Depending on context, "only that" as a transitional phrase can mean several things. Consider this extract from Rhys Prichard, "Advice and Warning to the Adulterer" (written by 1644), published in The Morning Star, or Divine Poems of Rees Prichard (1815):
Thou goest like a fool, to sell thy soul,/(Thy soul, for which thy Saviour deign'd to die!)/The grace of God, and all the joys above,/Only that thou may'st with a Strumpet lie.
O, do not deal so hardly with thy soul,/Give it not to be torn by fiends in hell,/Only that thou in those base joys may'st roll/On which all carnal minds with transport dwell!
In both instances here, "only that" means something along the lines "for the sole purpose that."
In contrast, Henry Mackenzie, The Man of the World (1773) reprinted in The Works of Henry Mackenzie, Esq., volume 8 (1808) has this:
She seemed unconscious of my approach, though her eye was turned towards me as I entered ; only that she stopt in the midst of a quick and lively movement she had begun, and, looking wistfully upon me, breathed such a note of sorrow, and dwelt on it with a cadence so mournful, that my heart lost all the firmness I had resolved to preserve, and I flung my arms round her neck, which I washed with my bursting tears!
Here, "unless that" means (matching the meaning that Kris suggests in a comment above) "except that."
Lennox Robinson, from an unidentified play in Plays (1928) [combined snippets] offers this:
PETER. Oh, it's nothing very much. Only that a couple of chaps have left the office, and there'll probably be a re-shuffle of posts.
MARY. It's only that Peter will probably have about twice as much as he has now; it's only that he'll be able to marry you at last, my dear.
Here, "only that" means simply "nothing more than that."

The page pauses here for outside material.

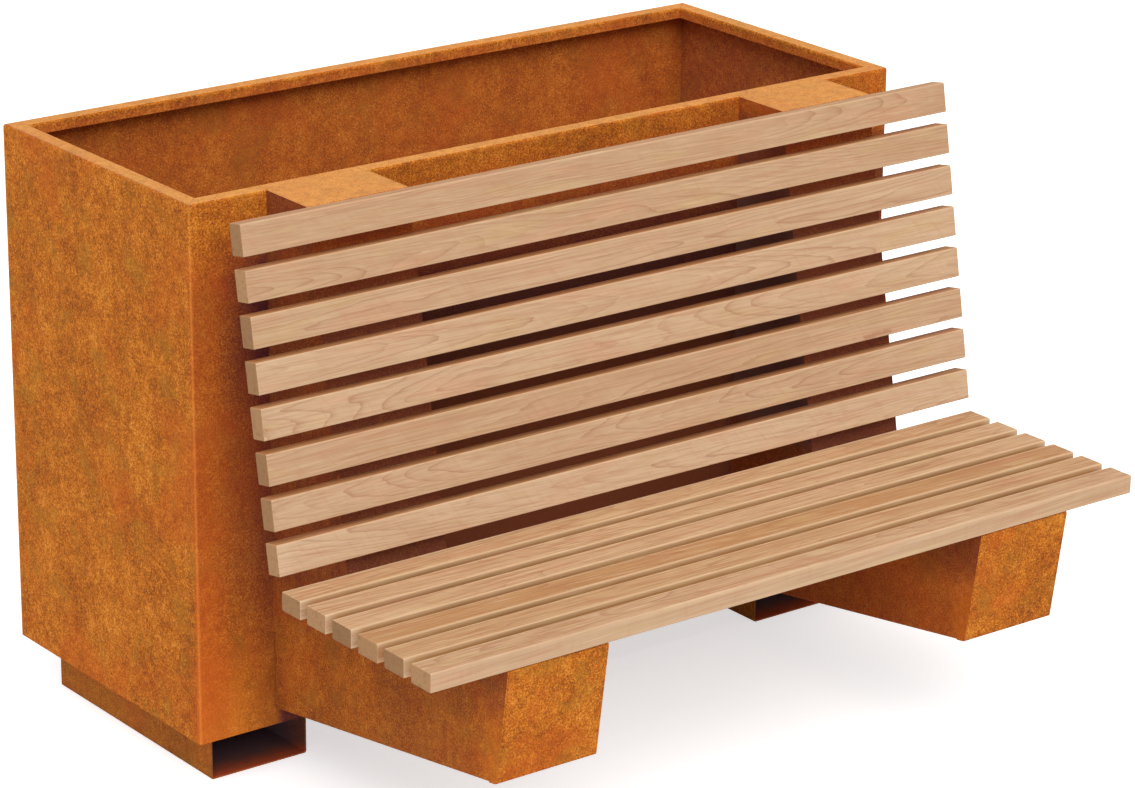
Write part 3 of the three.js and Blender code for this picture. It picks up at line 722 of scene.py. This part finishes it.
def slat(node, tilt, number, wood, tone, end_tone, top_tan, side_tan, edge_highlight_share, reach_across, reach_through):
    """A bar along X: an eased outline carried through stations along its length, drawn in at the ends along
    a quarter circle and then over the flat end. Its grain attribute holds each point's place in the log,
    tone and end_tone how pale its faces and ends are, top_tan how much its top takes on of a tan
    that is partly painted shade, side_tan how much its sides take on of a painted shade colour, and
    edge a painted highlight by how near a point lies to the long edges: edge_highlight_share
    times 1 less its distance along each face, over that face's reach. The painted shade on the sides fades
    towards the ends."""
    low, high = (np.array(corner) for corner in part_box(node))
    half = (high[0] - low[0]) / 2
    turn = np.linspace(0.0, math.pi / 2, 4)
    reach = half - slat_end_ease * (1.0 - np.cos(turn))
    inset = slat_end_ease * (1.0 - np.sin(turn))
    end_reach = np.concatenate([[half] * 3, reach, [reach[-1] - slat_end_ease]])
    end_inset = np.concatenate([[0.013, 0.007, slat_end_ease + 0.002], inset, [0.0]])
    between = np.linspace(bare_end - half, half - bare_end, 24)
    along = np.concatenate([-end_reach, between, end_reach[::-1]])
    drawn_in = np.concatenate([end_inset, np.zeros(len(between)), end_inset[::-1]])
    outlines = np.array([
        eased_outline(slat_width - 2 * s, slat_thickness - 2 * s, max(slat_edge - s * 0.6, 0.0006),
                      reach_across - slat_edge, reach_through - slat_edge)
        for s in drawn_in.tolist()
    ])
    spread = np.broadcast_to(along[:, None, None], (*outlines.shape[:2], 1))
    points, quads, triangles = skin(np.concatenate([spread, outlines], axis=2))
    x, across, through = points.T
    placed = set_along(points, (low + high) / 2, tilt)
    mesh = piece(f"{node}_timber", [(placed, quads, triangles)], wood, node)
    chance = np.random.default_rng(log_seed + number)
    pith = chance.uniform([-0.035, -0.11], [0.035, -0.03])
    lean = chance.uniform([-0.045, -0.035], [0.045, 0.035])
    log = np.stack([x + log_spacing * number + log_start, across - pith[0] + lean[0] * x,
                    through - pith[1] + lean[1] * x], axis=1)
    mesh.attributes.new("grain", "FLOAT_VECTOR", "POINT").data.foreach_set("vector", log.ravel())
    away_across = (slat_width / 2 - np.abs(across)) / reach_across
    away_through = (slat_thickness / 2 - np.abs(through)) / reach_through
    # Painted highlight along the long edges; painted shade on the sides, faded where the ends catch the
    # light.
    edge = np.clip(1.0 - away_across - away_through, 0.0, 1.0) * edge_highlight_share
    side_tan = side_tan * np.clip((half - np.abs(x)) / bare_end, 0.0, 1.0)
    shares = {"tone": tone, "end_tone": end_tone, "top_tan": top_tan, "side_tan": side_tan, "edge": edge}
    for name, share in shares.items():
        mesh.attributes.new(name, "FLOAT", "POINT").data.foreach_set("value", share + np.zeros(len(x)))


def hardwood(name, top_weathered, side_weathered):
    """Planed hardwood. The rings are cylinders round the pith, waved by noise; a face that cuts them at a
    low angle shows arches, and an end shows arcs. Fibres, lines and streaks are noise drawn out along the
    log, and the figure is noise that slants across it. A tan colour, partly painted shade, lies over the top,
    and a painted shade colour over the sides, by the slat's own shares; the cut ends are browner, and the
    long edges carry a painted highlight."""
    made = Shader(bpy.data.materials.new(name))
    log = made.attribute("grain", "Vector")
    shares = ("tone", "end_tone", "top_tan", "side_tan", "edge")
    tone, end_tone, top_tan, side_tan, edge = (Number(made, made.attribute(share, "Fac")) for share in shares)
    along, across, through = made.parts(log)
    wave = made.noise(made.stretched(log, (1.3, 10.0, 10.0)), 1.0, 2.0, 0.45)
    ripple = made.noise(made.stretched(log, (10.0, 45.0, 45.0)), 1.0, 3.0, 0.5)
    radius = made.math("SQRT", across * across + through * through)
    radius += (wave - 0.5) * 0.034 + (ripple - 0.5) * 0.0030
    rings = radius / ring_width
    phase = made.math("FRACT", rings)
    count = rings - phase
    ring_place = made.node("ShaderNodeCombineXYZ", x=count * 0.731, y=0.37, z=0.11).outputs[0]
    weight = made.noise(ring_place, 1.0, 0.0)
    late = phase ** 8.0 * made.step(phase, 1.0, 0.95) * made.step(weight, 0.28, 0.62)
    fibre = made.noise(made.stretched(log, (9.0, 700.0, 700.0)), 1.0, 2.0, 0.55)
    line = made.noise(made.stretched(log, (7.0, 300.0, 300.0)), 1.0, 2.0, 0.5, 0.3)
    streak = made.noise(made.stretched(log, (3.0, 110.0, 110.0)), 1.0, 3.0, 0.55, 0.3)
    cloud = made.noise(made.stretched(log, (3.0, 16.0, 16.0)), 1.0, 2.0, 0.5)
    curl = made.noise(made.stretched(log, (30.0, 5.0, 5.0)), 1.0, 2.0, 0.5)
    hue = made.noise(made.stretched(log, (6.0, 34.0, 34.0), (0.0, 5.0, 5.0)), 1.0, 2.0, 0.5)
    slanted = made.node("ShaderNodeCombineXYZ", x=along * 90.0 + across * 70.0, y=across * 22.0,
                        z=through * 22.0).outputs[0]
    figure = made.noise(slanted, 1.0, 3.0, 0.55, 0.4)
    x_facing, _, up = made.parts(made.facing())
    level = made.step(up, 0.75, 0.95)
    end = made.step(made.size(x_facing), 0.5, 0.8)
    colour = made.ramp(tone + (cloud - 0.5) * 0.45 + (curl - 0.5) * 0.22 - phase * 0.12, [
        (0.10, paint(178, 134, 99)),
        (0.35, paint(186, 148, 114)),
        (0.60, paint(194, 159, 126)),
        (0.85, paint(202, 169, 136)),
        (1.10, paint(208, 177, 145)),
    ])
    cut = made.mix(end_tone, paint(142, 103, 68), paint(190, 147, 105))
    cut = made.mix(late * 0.6 + made.step(streak, 0.50, 0.70) * 0.25, cut, paint(106, 74, 50))
    # Painted shade: the tan on the back slats' tops and the colour on the sides; painted highlight on the
    # long edges.
    for share, tint in [
        (level * top_tan, top_weathered),
        ((1.0 - level) * side_tan, side_weathered),
        (made.step(hue, 0.52, 0.72) * 0.30, paint(206, 148, 116)),
        (made.step(hue, 0.46, 0.28) * 0.32, paint(196, 166, 114)),
        (late * 0.66, paint(146, 94, 68)),
        (made.step(streak, 0.50, 0.68) * (0.20 + level * 0.28), paint(168, 112, 74)),
        (made.step(line, 0.48, 0.64) * (0.22 + level * 0.22), paint(166, 114, 80)),
        (made.step(line, 0.44, 0.30) * (0.22 + level * 0.28), paint(220, 190, 150)),
        (made.step(figure, 0.52, 0.70) * (0.12 + level * 0.14), paint(178, 116, 78)),
        (made.step(fibre, 0.50, 0.70) * (0.20 + level * 0.16), paint(156, 110, 78)),
        (end * 0.94, cut),
        (edge * (1.0 - end), paint(228, 194, 156)),
    ]:
        colour = made.mix(share, colour, tint)
    relief = fibre * 0.6 - late * 0.4 + streak * 0.3
    return made.wear(base_color=colour, roughness=0.55 + fibre * 0.16 + end * 0.2,
                     normal=made.bump(relief, fibre_depth), specular_ior_level=wood_gloss)


back_wood = hardwood("back_wood", paint(180, 118, 64), paint(180, 118, 64))
back_tones = (0.56, 0.54, 0.68, 0.78, 0.80, 0.60, 0.76, 1.00)
back_end_tones = (0.38, 0.78, 0.28, 0.38, 0.68, 0.28, 0.38, 0.66)
# The back slats' tops below the first take more of the top colour, as painted shade.
back_top_tans_and_shade = (0.35, 0.85, 0.85, 0.85, 0.85, 0.85, 0.85, 0.85)
back_looks = zip(back_tones, back_end_tones, back_top_tans_and_shade)
for place, (tone, end_tone, top_tan) in enumerate(back_looks, 1):
    slat(f"back_slat_{place}", math.pi / 2 - back_rake, place, back_wood, tone, end_tone, top_tan, 0.0,
         edge_highlight_share=0.36, reach_across=0.0038, reach_through=0.0038)

seat_wood = hardwood("seat_wood", paint(194, 144, 88), paint(172, 126, 74))
seat_tones = (0.82, 0.78, 0.22, 1.18, 1.16, 1.04)
seat_end_tones = (0.75, 0.30, 0.65, 0.15, 0.75, 0.40)
seat_top_tans = (0.18, 0.42, 0.46, 0.36, 0.36, 0.46)
# Painted shade on the seat slats' sides, all but the front slat's.
seat_side_shades = (0.0, 0.95, 0.95, 0.95, 0.95, 0.95)
seat_edge_highlights = (0.34, 0.66, 0.66, 0.66, 0.66, 0.66)
seat_looks = zip(seat_tones, seat_end_tones, seat_top_tans, seat_side_shades, seat_edge_highlights)
for place, (tone, end_tone, top_tan, side_tan, edge_highlight_share) in enumerate(seat_looks, 1):
    slat(f"seat_slat_{place}", 0.0, len(back_tones) + place, seat_wood, tone, end_tone, top_tan, side_tan,
         edge_highlight_share, reach_across=0.0062, reach_through=0.0085)


# Floor, light and camera: a pale floor without edges, an even white sky, one very soft lamp from the
# upper front left, and a long lens at the photograph's angle.

def background_rays(made):
    """1 for the rays that show the background itself: the camera's, reflections and looks through glass."""
    rays = made.node("ShaderNodeLightPath").outputs
    return made.most(*(Number(made, rays[f"Is {kind} Ray"]) for kind in ("Camera", "Glossy", "Transmission")))


black = (0.0, 0.0, 0.0, 1.0)
white = (1.0, 1.0, 1.0, 1.0)
floor_half = 60.0
floor_level = 0.62
corners = [(x * floor_half, y * floor_half, 0.0) for x, y in ((-1, -1), (1, -1), (1, 1), (-1, 1))]
floor_mesh = bpy.data.meshes.new("floor")
floor_mesh.from_pydata(corners, [], [(0, 1, 2, 3)])
floor = bpy.data.objects.new("floor", floor_mesh)
bpy.context.scene.collection.objects.link(floor)
ground = Shader(bpy.data.materials.new("pale_floor"))
tooth = ground.noise(ground.place(), 900.0, 2.0)
glow = ground.mix(background_rays(ground), black, white)
floor_mesh.materials.append(ground.wear(
    base_color=ground.mix(tooth, (0.79, 0.79, 0.79, 1.0), (0.81, 0.81, 0.81, 1.0)),
    roughness=0.95, specular_ior_level=0.0, emission_color=glow, emission_strength=floor_level,
))

sky_level = 0.60
sky = Shader(bpy.data.worlds.new("sky"))
backing = sky.node("ShaderNodeBackground", color=white,
                   strength=background_rays(sky) * (1.0 - sky_level) + sky_level)
sky.node("ShaderNodeOutputWorld", surface=backing.outputs[0])
bpy.context.scene.world = sky.owner

lamp_level = 2.2
lamp_spread = math.radians(50.0)
lamp_from_zenith = math.radians(38.0)
lamp_to_the_left = math.radians(-24.0)
lamp = bpy.data.lights.new("soft_lamp", "SUN")
lamp.energy = lamp_level
lamp.angle = lamp_spread
lamp_object = bpy.data.objects.new("soft_lamp", lamp)
bpy.context.scene.collection.objects.link(lamp_object)
lamp_object.rotation_euler = (lamp_from_zenith, 0.0, lamp_to_the_left)

azimuth = math.radians(-37.1899)
elevation = math.radians(19.3757)
roll = math.radians(0.505)
aim = np.array([0.02324, 0.038, 0.56768])
distance = 7.3395
lens_length = 132.1
sensor_width = 36.0
far_end = 200.0
backwards = np.array([math.sin(azimuth) * math.cos(elevation), -math.cos(azimuth) * math.cos(elevation),
                      math.sin(elevation)])
level = np.array([math.cos(azimuth), math.sin(azimuth), 0.0])
upwards = np.cross(backwards, level)
right = math.cos(roll) * level + math.sin(roll) * upwards
up = -math.sin(roll) * level + math.cos(roll) * upwards
spot = aim + backwards * distance
camera = bpy.data.cameras.new("camera")
camera.sensor_width = sensor_width
camera.lens = lens_length
camera.clip_end = far_end
camera_object = bpy.data.objects.new("camera", camera)
bpy.context.scene.collection.objects.link(camera_object)
camera_object.matrix_world = Matrix([
    [right[0], up[0], backwards[0], spot[0]],
    [right[1], up[1], backwards[1], spot[1]],
    [right[2], up[2], backwards[2], spot[2]],
    [0.0, 0.0, 0.0, 1.0],
])
bpy.context.scene.camera = camera_object
bpy.context.scene.view_settings.view_transform = "Standard"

Emily Lawless, Grania: The Story of an Island (1892) has this:
The silence everywhere was extraordinary. The sea under its close-fitting shroud seemed as absolutely unruffled as the basin of some indoors fountain. Not a ripple anywhere ; only that same slow internal movement, a movement hardly to be perceived upon the surface ; only the the gradual undertow of the tide drawing everything stealthily in one direction.
Here, "only that" can be understood either to mean "nothing more than that" or (with a stronger sense of contrast) "instead, that."
And Edmond Gastineau, Edgar Livingston: A Story of New York (1897) has this:
Edgar had accepted the sacrifice; he had yielded to the fateful destruction. Only, that sentiment which he believed crushed within him had asserted itself, though he knew it not, and it was this which had made what he had said to her so strangely empty and meaningless.It was this which left him dissatisfied and wondering.
Here, "Only, that" means "However, that."
In the OP's example,
This does not mean that it is freely chosen, in the sense of the autonomous individual, only that there is popular agency in the hegemonic valuations of marketplace society, unlike in customary and command societies.
"only that" seems to mean, as tchrist suggests in a comment beneath the question, "rather, it means simply that." Expressed at greater length, the sense of that sentence is approximately as follows:
This does not mean that it [a particular price, presumably] is freely chosen, in the sense that an autonomous individual might choose something; rather it means simply that popular agency is at work in the hegemonic valuations of marketplace society, unlike in customary and command societies.